> **What you will do**
Using the data below, output the first line and every line after it up to and including the line containing "in SCRATCHES]), [SCUFF])", exactly as written and with nothing added.
Raw data start
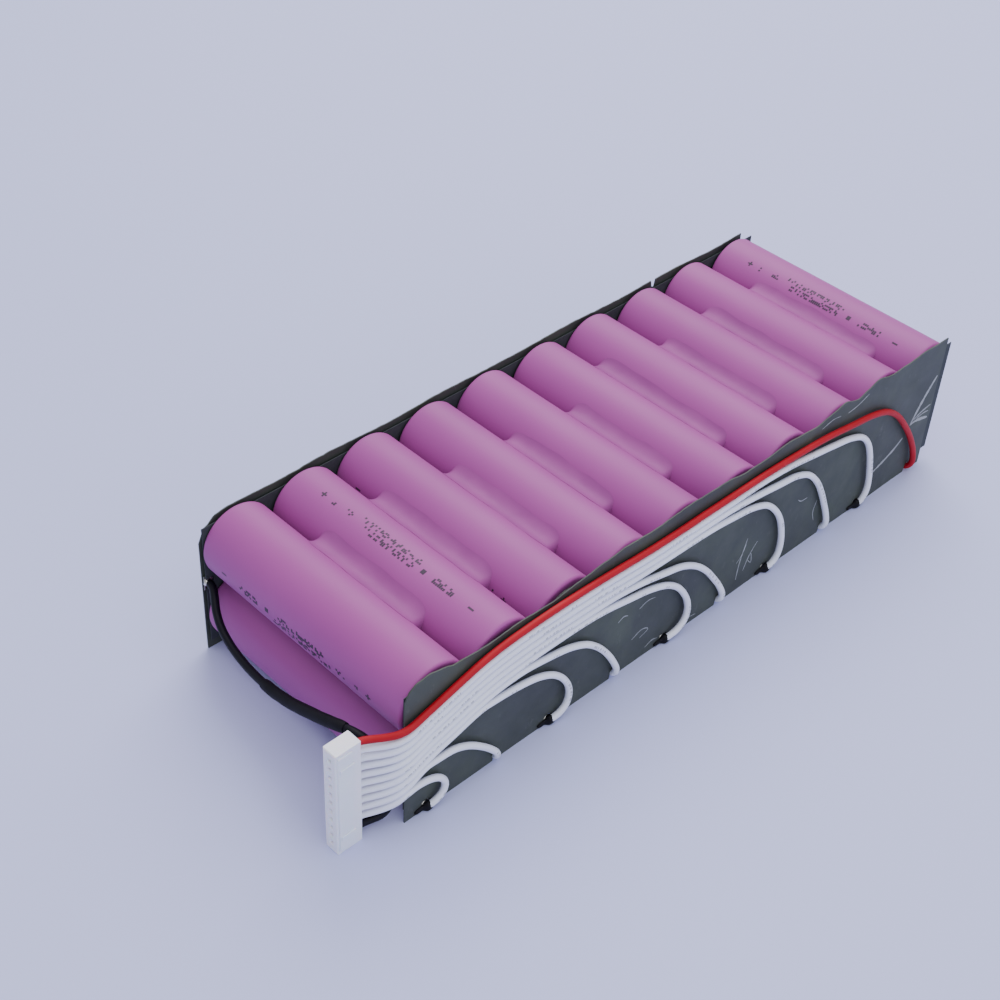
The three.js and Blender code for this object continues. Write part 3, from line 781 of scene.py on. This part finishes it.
# scratches on the front paper, as the width of the stroke and its x and z points
SCRATCHES = [
    (1.3, [(87.2, 28.8), (84.9, 25.6), (82, 21.2), (79.4, 16.9)]),
    (1.1, [(79.2, 16.8), (81.6, 17), (84.4, 16.4), (87.3, 15.5)]),
    (0.7, [(80.6, 17.8), (83.6, 18.9), (87.4, 19.5)]), (0.55, [(82, 17.6), (84.8, 18), (87, 17.7)]),
    (1.1, [(77.1, 13.8), (74.4, 11.9), (71, 10.2), (65.6, 8.1)]),
    (0.4, [(13, 3.7), (13.4, 8.2), (14.2, 12), (15.2, 15.7)]),
    (0.35, [(15.4, 5.2), (17.2, 9.5), (19.4, 12.4)]),
    (0.3, [(16.6, 8), (18.2, 6.2), (17.4, 9.8), (16.2, 7.6)]), (0.3, [(12.2, 9.4), (13.8, 11), (15, 14)]),
    (0.35, [(33.8, 17.1), (35.2, 16), (37.6, 15.8)]), (0.3, [(-22.8, 17), (-20, 17.8), (-17.4, 17.2)]),
    (0.35, [(-24.2, 8.2), (-21, 9.4), (-18.6, 8.1), (-21.4, 6.9)]),
    (0.3, [(-19, 2.2), (-16.6, 3.1), (-14.8, 2.6)]),
    (0.3, [(-29.8, 17.2), (-28, 18), (-26.6, 17.4)]), (0.3, [(42.4, 5.8), (41.4, 9), (42.2, 12.4)]),
    (0.3, [(-3.8, 2.1), (-1.2, 1.6)]), (0.3, [(38, 36.6), (42, 37.4), (45, 37)]),
    (0.35, [(48, 36.4), (52, 36.9), (56, 38.2)]),
]


def scratch(width, points):
    """A flat stroke on the front paper, thinner towards its ends."""
    line = evenly(catmull([(x, 0, z) for x, z in points]), 0.6)
    rings = []
    for i, p in enumerate(line):
        ahead = (line[min(i + 1, len(line) - 1)] - line[max(i - 1, 0)]).normalized()
        across = Vector((-ahead.z, 0, ahead.x))
        share = i / (len(line) - 1)
        rough = 0.75 + 0.5 * noise.noise(Vector((p.x * 1.3, p.z * 1.3, 2.2)))
        half = width / 2 * rough * (0.35 + 0.65 * math.sin(math.pi * share) ** 0.5)
        ring = []
        for along, lift in ((-half, -0.05), (half, -0.05), (half, 0.03), (-half, 0.03)):
            q = p + across * along
            outer = paper_middle(-1, FRONT_SEED, q.x, q.z) - PAPER_THICK / 2
            ring.append((q.x, outer - lift, q.z))
        rings.append(ring)
    return loft(rings)


piece("front_paper_scratches", together([scratch(*s) for s in SCRATCHES]), [SCUFF])

# ---------------------------------------------------------------- solder, black pieces at the odd notches, and the sleeve


def blob(x, y, z, side, reach, seed):
    """A solder joint on a tab, which swells out to meet the wire. side is the way that it points along Y."""
    rings = []
    for share in (0, 0.15, 0.4, 0.65, 0.85, 1):
        radius = 1.15 * math.cos(0.5 * math.pi * 0.62 * share) * (1 if share < 1 else 0.55)
        ring = []
        for j in range(20):
            a = 2 * math.pi * j / 20
            r = radius * (1 + 0.14 * noise.noise(Vector((math.cos(a), math.sin(a), seed + share))))
            ring.append((x + r * math.cos(a), y + side * reach * share, z + side * 0.8 * r * math.sin(a)))
        rings.append(ring)
    return loft(rings)


joints = []
for tap, x in TAP_X.items():
    if tap % 2:
        joints.append(blob(x, -NICKEL_IN - 0.15, 1.1, -1, 0.55, tap))
    else:
        joints.append(blob(x, NICKEL_IN + 0.05, 1.15, -1, 0.9, tap))
joints.append(blob(BLACK_ROUTE[0][0], NICKEL_IN + 0.05, BLACK_ROUTE[0][2], -1, 0.9, 30))
piece("solder_joints", together(joints), [TIN], sharp=60)

BLACK_END_LEFT = -3.2  # the black piece runs from here to the right end on the next line, from the tap's x
BLACK_END_RIGHT = 1.1


def black_notch_end(x, seed):
    """A black piece round the end of an odd tap, with a flat tail to the left, which makes the paper's notch
    there dark.
    """
    rings = []
    for i in range(15):
        share = i / 14
        wrapped = max(0, min(1, (share - 0.45) / 0.3))
        wrapped = wrapped * wrapped * (3 - 2 * wrapped)
        tip = math.sqrt(min(1, 6 * share)) * math.sqrt(min(1, 8 * (1 - share)) if share > 0.9 else 1)
        tall = (0.7 + 0.62 * wrapped) * max(0.25, tip)
        deep = 0.3 + 0.7 * wrapped
        y = -PAPER_OUT - 0.2 - 0.35 * wrapped
        z = 0.95 + 0.3 * wrapped + 0.12 * noise.noise(Vector((3 * share, 0, seed)))
        ring = []
        for j in range(12):
            a = 2 * math.pi * j / 12
            edge = 1 + 0.08 * noise.noise(Vector((math.cos(a), math.sin(a), seed + 2 * share)))
            ring.append((x + BLACK_END_LEFT + (BLACK_END_RIGHT - BLACK_END_LEFT) * share,
                         y + deep * edge * math.cos(a), z + tall * edge * math.sin(a)))
        rings.append(ring)
    return loft(rings)


notch_ends = [black_notch_end(x, 50 + tap) for tap, x in TAP_X.items() if tap % 2]
# black pieces that make the odd taps' notches in the front paper dark
piece("black_notch_ends", together(notch_ends), [SLEEVE], sharp=60)

SLEEVE_WALL = 0.34


def make_sleeve():
    """A shrunk sleeve on the black wire, a hollow tube with a slightly uneven surface."""
    first, last = (round(8 * place) for place in SLEEVE_SPAN)
    line = evenly(catmull(BLACK_ROUTE)[first:last + 1], 0.8)
    bore = BLACK_DIAMETER / 2 + 0.03

    def outside(share, angle):
        end = min(share, 1 - share) * len(line)
        wrinkle = 0.06 * noise.noise(Vector((math.cos(angle), math.sin(angle), 9 * share)))
        return bore + SLEEVE_WALL * min(1, 0.55 + 0.3 * end) + wrinkle

    outer = tube_rings(line, outside, 20)
    inner = tube_rings(line, lambda share, angle: bore, 20)
    rings = [*outer, *inner[::-1], outer[0]]
    points, faces = loft(rings[:-1], caps=False)
    last_ring = (len(rings) - 2) * 20
    faces += [(last_ring + j, last_ring + (j + 1) % 20, (j + 1) % 20, j) for j in range(20)]
    return piece(
        "black_shrink_sleeve", (points, faces), [SLEEVE],
        stands_for=["black_wire_sleeve"],
    )


sleeve = make_sleeve()

# ---------------------------------------------------------------- connector

EDGE = 0.22  # width of the small bevel round each end of the housing
SOCKET = 0.95  # side of the square opening in front of each contact
CAVITY = (2.5, 2.2)  # y and z size of the openings that the wires go in at
FRONT_WALL = 0.9


def box_shape(low, high, bevel):
    """A box with its corners cut by a small bevel at the two ends of its X axis and along it."""
    (x0, y0, z0), (x1, y1, z1) = low, high

    def ring(x, inset):
        a, b, c, d = y0 + inset, y1 - inset, z0 + inset, z1 - inset
        k = bevel
        return [(x, a + k, c), (x, b - k, c), (x, b, c + k), (x, b, d - k),
                (x, b - k, d), (x, a + k, d), (x, a, d - k), (x, a, c + k)]

    return loft([ring(x0, bevel), ring(x0 + bevel, 0), ring(x1 - bevel, 0), ring(x1, bevel)])


def make_housing():
    """The nylon housing, with a stepped cavity right through it for each contact."""
    x0, x1 = HOUSING_LOW.x, HOUSING_HIGH.x
    y0 = HOUSING_Y - (HOUSING_HIGH.y - HOUSING_Y)
    y1 = HOUSING_HIGH.y
    pins = [FIRST_PIN + PIN_PITCH * pin for pin in range(11)]
    levels = [HOUSING_LOW.z] + [z - PIN_PITCH / 2 for z in pins] + [pins[-1] + PIN_PITCH / 2, HOUSING_HIGH.z]
    points, faces = [], []

    def outline(x, inset):
        """Points up the front side and up the back side, with their first and last drawn in."""
        first = len(points)
        for y in (y0 + inset, y1 - inset):
            for i, z in enumerate(levels):
                z += inset if i == 0 else -inset if i == len(levels) - 1 else 0
                points.append((x, y, z))
        return first

    n = len(levels)
    outlines = [outline(x0, EDGE), outline(x0 + EDGE, 0), outline(x1 - EDGE, 0), outline(x1, EDGE)]
    for a, b in zip(outlines, outlines[1:]):
        for i in range(n - 1):
            faces.append((a + i, b + i, b + i + 1, a + i + 1))
            faces.append((a + n + i, a + n + i + 1, b + n + i + 1, b + n + i))
        faces.append((a, a + n, b + n, b))
        faces.append((a + n - 1, b + n - 1, b + 2 * n - 1, a + 2 * n - 1))

    def square(x, z, wide, tall):
        first = len(points)
        for dy, dz in ((-1, -1), (1, -1), (1, 1), (-1, 1)):
            points.append((x, HOUSING_Y + dy * wide / 2, z + dz * tall / 2))
        return first

    def tile(corners, hole, turned):
        for j in range(4):
            k = (j + 1) % 4
            face = (corners[j], corners[k], hole + k, hole + j)
            faces.append(face[::-1] if turned else face)

    near, far = outlines[0], outlines[-1]
    for pin, z in enumerate(pins):
        i = pin + 1
        near_corners = (near + i, near + n + i, near + n + i + 1, near + i + 1)
        far_corners = (far + i, far + n + i, far + n + i + 1, far + i + 1)
        holes = [
            square(x0, z, SOCKET + 0.3, SOCKET + 0.3), square(x0 + 0.25, z, SOCKET, SOCKET),
            square(x0 + FRONT_WALL, z, SOCKET, SOCKET), square(x0 + FRONT_WALL, z, *CAVITY),
            square(x1, z, *CAVITY),
        ]
        tile(near_corners, holes[0], True)
        tile(far_corners, holes[-1], False)
        for a, b in zip(holes, holes[1:]):
            for j in range(4):
                k = (j + 1) % 4
                faces.append((a + j, b + j, b + k, a + k)[::-1])
    for first, turned in ((near, True), (far, False)):
        for i in (0, n - 2):
            face = (first + i, first + n + i, first + n + i + 1, first + i + 1)
            faces.append(face[::-1] if turned else face)

    # raised key plate and ribs on the outer face, as on the CAD housing
    plate = box_shape((x0 + 0.4, y0 - 0.3, 0.9), (x0 + 4.2, y0 + 0.4, HOUSING_HIGH.z - 0.9), 0.15)
    ribs = [
        box_shape((x0 + 0.8, y0 - 0.5, z - 0.6), (x1 - 2, y0 + 0.4, z + 0.6), 0.14)
        for z in (4.9, HOUSING_HIGH.z - 4.9)
    ]
    shape = together([(points, faces), plate, *ribs])
    return piece("harness_connector", shape, [NYLON], stands_for=["connector_housing"])


def make_crimp(pin):
    """A folded contact: a square socket, a neck, and wings closed round the end of the wire."""
    z = FIRST_PIN + PIN_PITCH * pin
    low, high = span_of(f"contact_{pin + 1:02d}")

    def ring(x, wide, tall, corner):
        a, b = wide / 2 - corner, tall / 2 - corner
        turned = []
        for cy, cz, start in ((a, b, 0), (-a, b, 90), (-a, -b, 180), (a, -b, 270)):
            for degrees in (0, 30, 60, 90):
                t = math.radians(start + degrees)
                turned.append((x, HOUSING_Y + cy + corner * math.cos(t), z + cz + corner * math.sin(t)))
        return turned

    stations = [
        (0, 1.3, 1.1, 0.15), (0.1, 1.5, 1.3, 0.2), (2.0, 1.5, 1.3, 0.2), (2.15, 1.05, 0.85, 0.3),
        (2.55, 1.0, 0.8, 0.3), (2.7, 1.45, 1.3, 0.5), (3.2, 1.4, 1.25, 0.55), (3.3, 1.1, 1, 0.45),
        (3.45, 1.1, 1, 0.45), (3.55, 1.55, 1.38, 0.6), (high.x - low.x, 1.5, 1.35, 0.6),
    ]
    rings = [ring(low.x + dx, wide, tall, corner) for dx, wide, tall, corner in stations]
    name = f"contact_{pin + 1:02d}"
    return piece(f"crimp_{pin + 1:02d}", loft(rings), [TIN], stands_for=[name])


housing = make_housing()
crimps = [make_crimp(pin) for pin in range(11)]

# ---------------------------------------------------------------- gasket sheets and nickel plates

for name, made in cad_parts.items():
    if "gasket" in name:
        made.data.materials.clear()
        made.data.materials.append(GASKET)
    elif name.startswith("nickel"):
        made.data.materials.clear()
        made.data.materials.append(NICKEL)

# ---------------------------------------------------------------- floor and light


def make_floor():
    half = 2000
    shape = [(-half, -half, 0), (half, -half, 0), (half, half, 0), (-half, half, 0)], [(0, 1, 2, 3)]
    look = Look("floor", {"Roughness": 0.7, "Specular IOR Level": 0.2})
    cloud = look.noise(3, (1, 1, 1), 2)
    look.wear("Base Color", look.ramp(cloud, [(0.3, (0.525, 0.550, 0.86)), (0.7, (0.54, 0.565, 0.875))]))
    points, faces = shape
    mesh = bpy.data.meshes.new("floor")
    mesh.from_pydata([Vector(p) * MM for p in points], [], faces)
    mesh.materials.append(look.material)
    floor = bpy.data.objects.new("floor", mesh)
    bpy.context.scene.collection.objects.link(floor)


def soft_box(name, place, aim, width, height, power, colour):
    data = bpy.data.lights.new(name, "AREA")
    data.shape = "RECTANGLE"
    data.size = width * MM
    data.size_y = height * MM
    data.energy = power
    data.color = colour
    light = bpy.data.objects.new(name, data)
    bpy.context.scene.collection.objects.link(light)
    place, aim = Vector(place), Vector(aim)
    turn = (aim - place).to_track_quat("-Z", "Y").to_matrix().to_4x4()
    light.matrix_world = Matrix.Translation(place * MM) @ turn


make_floor()
soft_box("key_light", (560, 420, 760), (0, 0, 20), 800, 800, 9, (1, 0.99, 0.98))
soft_box("top_light", (-80, -160, 900), (-20, 0, 20), 1000, 800, 5.5, (0.96, 0.97, 1))
soft_box("front_light", (-180, -800, 330), (-10, 0, 20), 900, 500, 1.6, (0.97, 0.98, 1))
world = bpy.data.worlds.new("studio")
world.use_nodes = True
world.node_tree.nodes["Background"].inputs["Color"].default_value = (0.86, 0.89, 1, 1)
world.node_tree.nodes["Background"].inputs["Strength"].default_value = 0.7
bpy.context.scene.world = world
Raw data end
> **Reply**
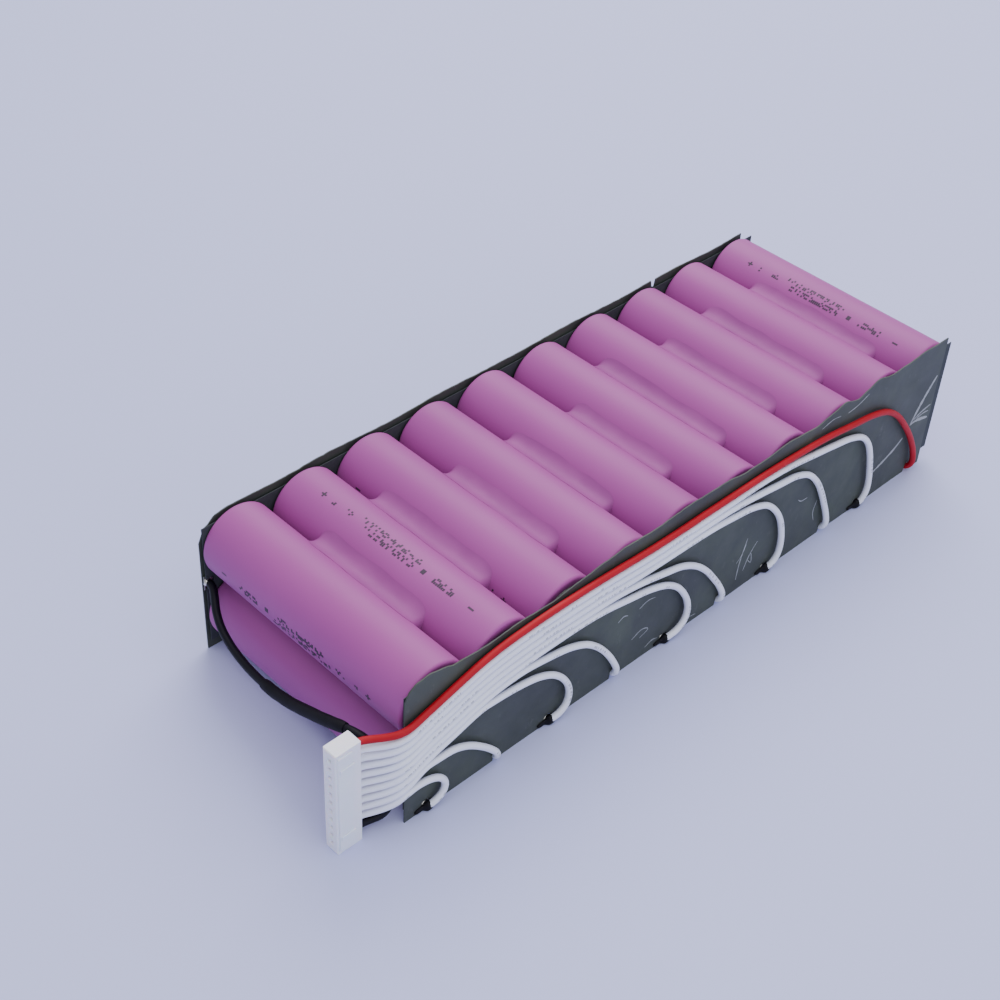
The three.js and Blender code for this object continues. Write part 3, from line 781 of scene.py on. This part finishes it.
# scratches on the front paper, as the width of the stroke and its x and z points
SCRATCHES = [
    (1.3, [(87.2, 28.8), (84.9, 25.6), (82, 21.2), (79.4, 16.9)]),
    (1.1, [(79.2, 16.8), (81.6, 17), (84.4, 16.4), (87.3, 15.5)]),
    (0.7, [(80.6, 17.8), (83.6, 18.9), (87.4, 19.5)]), (0.55, [(82, 17.6), (84.8, 18), (87, 17.7)]),
    (1.1, [(77.1, 13.8), (74.4, 11.9), (71, 10.2), (65.6, 8.1)]),
    (0.4, [(13, 3.7), (13.4, 8.2), (14.2, 12), (15.2, 15.7)]),
    (0.35, [(15.4, 5.2), (17.2, 9.5), (19.4, 12.4)]),
    (0.3, [(16.6, 8), (18.2, 6.2), (17.4, 9.8), (16.2, 7.6)]), (0.3, [(12.2, 9.4), (13.8, 11), (15, 14)]),
    (0.35, [(33.8, 17.1), (35.2, 16), (37.6, 15.8)]), (0.3, [(-22.8, 17), (-20, 17.8), (-17.4, 17.2)]),
    (0.35, [(-24.2, 8.2), (-21, 9.4), (-18.6, 8.1), (-21.4, 6.9)]),
    (0.3, [(-19, 2.2), (-16.6, 3.1), (-14.8, 2.6)]),
    (0.3, [(-29.8, 17.2), (-28, 18), (-26.6, 17.4)]), (0.3, [(42.4, 5.8), (41.4, 9), (42.2, 12.4)]),
    (0.3, [(-3.8, 2.1), (-1.2, 1.6)]), (0.3, [(38, 36.6), (42, 37.4), (45, 37)]),
    (0.35, [(48, 36.4), (52, 36.9), (56, 38.2)]),
]


def scratch(width, points):
    """A flat stroke on the front paper, thinner towards its ends."""
    line = evenly(catmull([(x, 0, z) for x, z in points]), 0.6)
    rings = []
    for i, p in enumerate(line):
        ahead = (line[min(i + 1, len(line) - 1)] - line[max(i - 1, 0)]).normalized()
        across = Vector((-ahead.z, 0, ahead.x))
        share = i / (len(line) - 1)
        rough = 0.75 + 0.5 * noise.noise(Vector((p.x * 1.3, p.z * 1.3, 2.2)))
        half = width / 2 * rough * (0.35 + 0.65 * math.sin(math.pi * share) ** 0.5)
        ring = []
        for along, lift in ((-half, -0.05), (half, -0.05), (half, 0.03), (-half, 0.03)):
            q = p + across * along
            outer = paper_middle(-1, FRONT_SEED, q.x, q.z) - PAPER_THICK / 2
            ring.append((q.x, outer - lift, q.z))
        rings.append(ring)
    return loft(rings)


piece("front_paper_scratches", together([scratch(*s) for s in SCRATCHES]), [SCUFF])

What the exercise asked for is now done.